The random, nonsensical data read back from RAM immediately made sense. Where a byte write cycle should have written data to the lowest-order bits, the highest-order bits were getting saved, and vice versa.

My chip RAM chip select signals are indeed working — they’re just wired backwards.

Thankfully, that’s an easy fix. I used a CPLD for all the glue logic on this project, so all I really need to do is update the pin assignments for those four signals. I don’t even need a new board.

I might take this opportunity to further update the CPLD. I initially built out the logic for this project entirely in Quartus schematic view. I think I could do the same in System Verilog now. I suspect my old CPLD configuration may be partially responsible for my speed problems, so it may do some good to rewrite it.

Returning to 68030

It’s been two years now since I started my first foray into wire-wrap prototyping. My 68030 build, the state-of-my-art from 2019 has spent most of the last two years sitting in a box.

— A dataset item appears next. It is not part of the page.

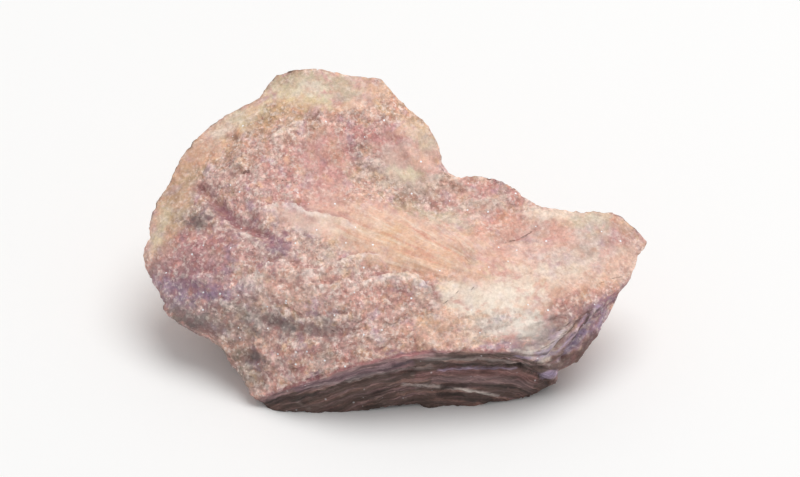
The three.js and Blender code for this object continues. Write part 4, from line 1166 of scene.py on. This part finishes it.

I had gotten it running BASIC at a quarter of the speed I had hoped for, and if the wind blew just right sometimes I could even get it to use the 68882 for maths. It worked, but only just. Too unstable for any further work. I had big plans for it, but could not continue without addressing its problems.

Well, finally, I have new progress. I ordered a PCB of the main board — exactly as it was laid out for the wire-wrap prototype.

My hope is that a proper board will help with the noise issues I was having with the wire-wrap board.

A couple hours soldering, and it was ready to move all the parts over from the prototype. Since it was made from the same schematic, and was indeed the same file I referenced for wiring the prototype, it should be that easy.

Fingers crossed it works at least as well as the prototype.